In 1903, the American Federation of Labor (AFL), one of the country's leading labor unions, met in Boston to talk shop. In the early 1900's, women were viewed and treated as second-class citizens. They weren't allowed to vote, so their opinions and safety didn't count, right? ...WRONG. Women were banned from joining the AFL meeting in Boston, so the only reasonable response was to create a separate trade union that fought for women's rights. And so the Women's Trade Union League was born.
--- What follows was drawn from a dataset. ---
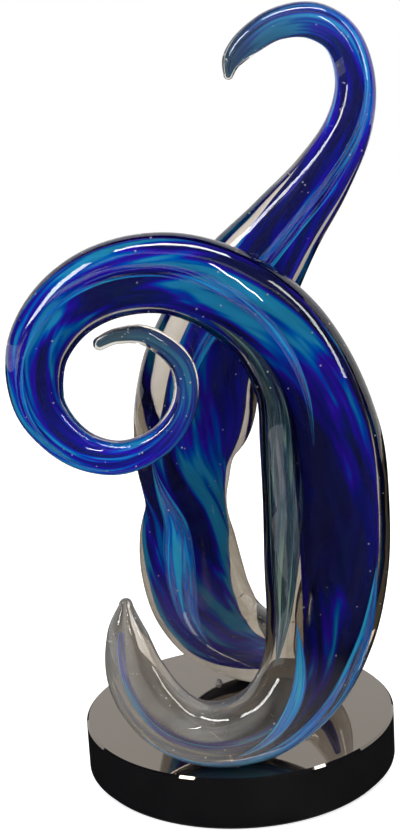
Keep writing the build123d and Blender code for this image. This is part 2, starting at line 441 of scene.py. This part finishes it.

The WTUL was founded by a handful of prominent women activists, including Mary Anderson, Mary Kenney O'Sullivan, and Leonora O'Reilly. They were also joined by two women from the Settlement House Movement: Jane Addams and Lillian Wald. While these women weren't necessarily working class, nor had they ever stepped foot inside a factory, they did understand the need for dramatic change. Like their male counterparts, the WTUL had a few simple requests: shorter workdays and work weeks (8-hour work days, to be exact), safer working conditions, an end to child labor, and a minimum wage that was fair and similar to the pay of the men who did the same jobs as they did.

Jane Addams
Jane Addams

WTUL Achievements

So how exactly did they get what they wanted? The WTUL was instrumental in planning and executing various strikes, marches, and boycotts. They rallied against factory owners who refused to improve safety standards. Some WTUL members who could afford to purchase the clothing made by the factories boycotted them. One of their biggest breakthroughs occurred in 1911 after the Triangle Shirtwaist Factory fire. A large garment factory went up in flames, but because the building was so unsafe, most of the women in the factory were trapped inside and couldn't escape the fire. The WTUL capitalized on this tragedy and spent the next several years investigating the cause of the fire and pushing for stronger safety codes.